> _Problem to work on_
In the records below, begin at the line that has "The build123d and" and stop after the line that has "PIN_RELIEF_STRENGTH = 0.12"; quote those lines verbatim and nothing more.

> _Material supplied_
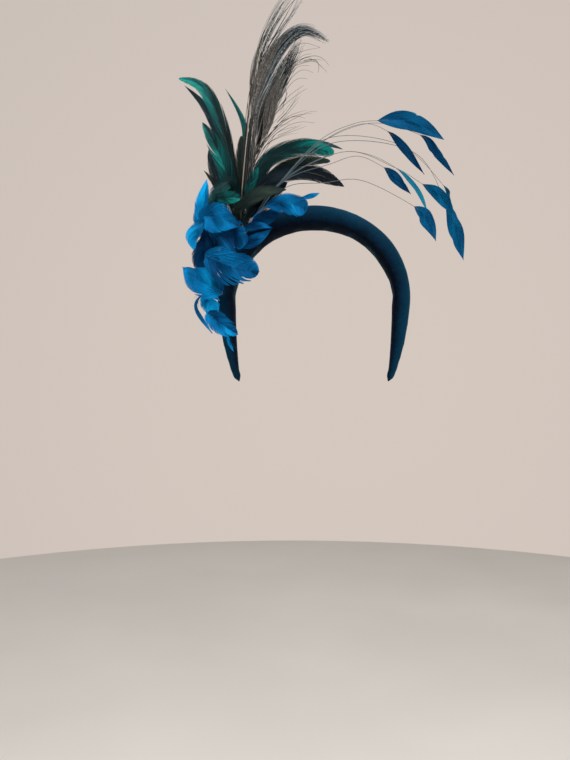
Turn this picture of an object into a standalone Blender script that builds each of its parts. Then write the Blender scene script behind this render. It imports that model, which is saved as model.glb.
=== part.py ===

==

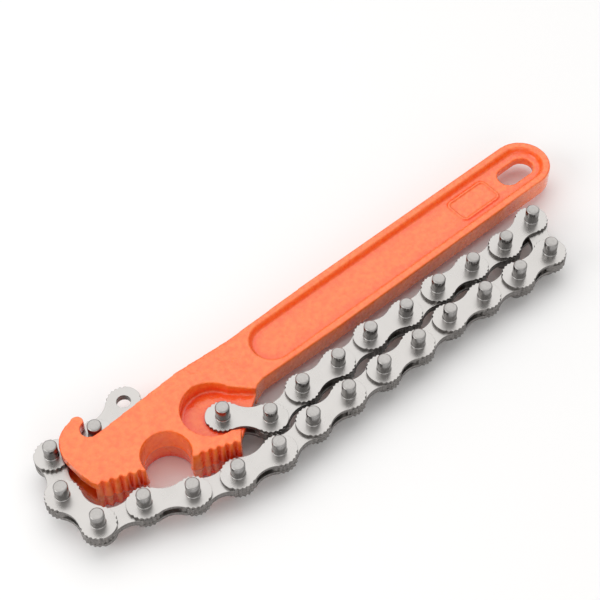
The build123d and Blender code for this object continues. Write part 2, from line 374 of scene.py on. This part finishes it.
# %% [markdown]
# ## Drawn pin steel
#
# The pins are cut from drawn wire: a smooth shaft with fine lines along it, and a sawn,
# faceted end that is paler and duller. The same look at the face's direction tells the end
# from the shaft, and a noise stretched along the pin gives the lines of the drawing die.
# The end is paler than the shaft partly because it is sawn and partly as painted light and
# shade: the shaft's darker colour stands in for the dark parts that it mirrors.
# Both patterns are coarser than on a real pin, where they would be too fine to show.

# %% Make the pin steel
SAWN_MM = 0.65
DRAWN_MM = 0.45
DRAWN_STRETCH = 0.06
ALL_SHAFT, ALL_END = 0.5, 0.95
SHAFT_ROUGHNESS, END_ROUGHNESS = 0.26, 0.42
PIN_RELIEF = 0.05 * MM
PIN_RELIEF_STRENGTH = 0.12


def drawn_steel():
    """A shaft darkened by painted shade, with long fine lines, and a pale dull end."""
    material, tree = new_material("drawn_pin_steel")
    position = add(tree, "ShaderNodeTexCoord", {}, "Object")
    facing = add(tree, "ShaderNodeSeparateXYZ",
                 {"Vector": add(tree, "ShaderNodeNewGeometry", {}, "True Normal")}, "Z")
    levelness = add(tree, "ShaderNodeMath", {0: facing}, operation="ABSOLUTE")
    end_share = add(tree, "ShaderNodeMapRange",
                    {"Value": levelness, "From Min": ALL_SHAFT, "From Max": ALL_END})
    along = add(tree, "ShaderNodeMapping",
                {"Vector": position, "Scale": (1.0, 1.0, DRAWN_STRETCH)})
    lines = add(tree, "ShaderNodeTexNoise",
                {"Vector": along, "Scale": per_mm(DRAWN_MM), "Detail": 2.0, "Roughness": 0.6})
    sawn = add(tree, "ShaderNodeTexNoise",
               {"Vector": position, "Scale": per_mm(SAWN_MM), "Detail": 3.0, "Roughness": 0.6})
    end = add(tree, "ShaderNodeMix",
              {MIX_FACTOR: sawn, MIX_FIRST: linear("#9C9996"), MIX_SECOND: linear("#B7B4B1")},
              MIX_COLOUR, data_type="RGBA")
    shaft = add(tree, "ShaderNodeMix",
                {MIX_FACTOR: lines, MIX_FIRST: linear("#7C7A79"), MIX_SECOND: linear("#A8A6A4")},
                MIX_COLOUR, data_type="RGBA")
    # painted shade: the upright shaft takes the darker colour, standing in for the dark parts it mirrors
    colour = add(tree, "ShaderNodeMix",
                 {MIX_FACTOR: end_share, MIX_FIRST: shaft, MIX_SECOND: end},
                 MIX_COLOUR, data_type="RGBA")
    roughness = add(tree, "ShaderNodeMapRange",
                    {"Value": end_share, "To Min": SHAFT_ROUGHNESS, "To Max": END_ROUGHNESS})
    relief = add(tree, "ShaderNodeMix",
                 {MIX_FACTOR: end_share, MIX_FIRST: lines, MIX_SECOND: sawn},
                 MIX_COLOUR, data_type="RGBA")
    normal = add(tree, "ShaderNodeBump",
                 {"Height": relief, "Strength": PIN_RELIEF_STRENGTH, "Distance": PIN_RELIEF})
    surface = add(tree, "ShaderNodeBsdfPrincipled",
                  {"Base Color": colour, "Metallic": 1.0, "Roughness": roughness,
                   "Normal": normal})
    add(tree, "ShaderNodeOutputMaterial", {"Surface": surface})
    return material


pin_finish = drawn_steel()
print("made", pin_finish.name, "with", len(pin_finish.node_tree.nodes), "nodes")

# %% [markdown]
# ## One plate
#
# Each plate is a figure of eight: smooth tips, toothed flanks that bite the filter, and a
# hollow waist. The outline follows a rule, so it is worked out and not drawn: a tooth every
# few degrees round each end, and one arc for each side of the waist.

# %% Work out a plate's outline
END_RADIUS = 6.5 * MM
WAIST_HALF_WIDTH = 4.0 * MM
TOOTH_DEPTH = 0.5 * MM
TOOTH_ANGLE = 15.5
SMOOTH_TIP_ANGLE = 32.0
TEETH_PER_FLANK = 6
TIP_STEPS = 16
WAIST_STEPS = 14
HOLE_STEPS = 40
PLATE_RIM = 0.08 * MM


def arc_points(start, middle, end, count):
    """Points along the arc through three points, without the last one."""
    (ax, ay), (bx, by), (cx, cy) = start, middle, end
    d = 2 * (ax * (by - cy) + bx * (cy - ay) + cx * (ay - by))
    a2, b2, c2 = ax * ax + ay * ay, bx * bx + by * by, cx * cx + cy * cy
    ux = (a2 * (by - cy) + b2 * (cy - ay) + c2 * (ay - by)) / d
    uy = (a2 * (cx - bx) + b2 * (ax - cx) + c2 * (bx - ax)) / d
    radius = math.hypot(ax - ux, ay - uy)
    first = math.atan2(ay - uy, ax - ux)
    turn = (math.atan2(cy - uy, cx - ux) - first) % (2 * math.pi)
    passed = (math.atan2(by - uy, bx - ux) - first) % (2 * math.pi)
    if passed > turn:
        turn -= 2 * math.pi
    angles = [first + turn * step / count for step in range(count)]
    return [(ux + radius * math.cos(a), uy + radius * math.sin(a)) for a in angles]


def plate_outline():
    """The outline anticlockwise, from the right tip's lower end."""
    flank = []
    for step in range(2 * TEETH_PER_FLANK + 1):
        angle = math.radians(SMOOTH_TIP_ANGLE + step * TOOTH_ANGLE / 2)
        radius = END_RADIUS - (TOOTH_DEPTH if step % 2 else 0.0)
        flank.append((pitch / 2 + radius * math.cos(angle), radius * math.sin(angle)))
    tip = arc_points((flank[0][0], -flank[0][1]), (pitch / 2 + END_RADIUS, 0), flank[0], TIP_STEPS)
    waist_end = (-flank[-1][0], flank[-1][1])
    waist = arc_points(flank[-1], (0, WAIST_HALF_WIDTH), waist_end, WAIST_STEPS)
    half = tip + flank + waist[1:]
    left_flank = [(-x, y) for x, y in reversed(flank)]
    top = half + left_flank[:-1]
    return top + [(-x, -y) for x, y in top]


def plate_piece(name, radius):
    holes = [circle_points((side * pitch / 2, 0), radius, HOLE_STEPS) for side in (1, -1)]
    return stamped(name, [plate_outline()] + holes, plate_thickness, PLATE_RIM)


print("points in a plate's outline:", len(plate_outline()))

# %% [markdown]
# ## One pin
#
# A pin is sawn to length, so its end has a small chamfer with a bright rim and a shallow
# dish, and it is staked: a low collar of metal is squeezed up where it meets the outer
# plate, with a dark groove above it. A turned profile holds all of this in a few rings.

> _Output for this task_
The build123d and Blender code for this object continues. Write part 2, from line 374 of scene.py on. This part finishes it.
# %% [markdown]
# ## Drawn pin steel
#
# The pins are cut from drawn wire: a smooth shaft with fine lines along it, and a sawn,
# faceted end that is paler and duller. The same look at the face's direction tells the end
# from the shaft, and a noise stretched along the pin gives the lines of the drawing die.
# The end is paler than the shaft partly because it is sawn and partly as painted light and
# shade: the shaft's darker colour stands in for the dark parts that it mirrors.
# Both patterns are coarser than on a real pin, where they would be too fine to show.

# %% Make the pin steel
SAWN_MM = 0.65
DRAWN_MM = 0.45
DRAWN_STRETCH = 0.06
ALL_SHAFT, ALL_END = 0.5, 0.95
SHAFT_ROUGHNESS, END_ROUGHNESS = 0.26, 0.42
PIN_RELIEF = 0.05 * MM
PIN_RELIEF_STRENGTH = 0.12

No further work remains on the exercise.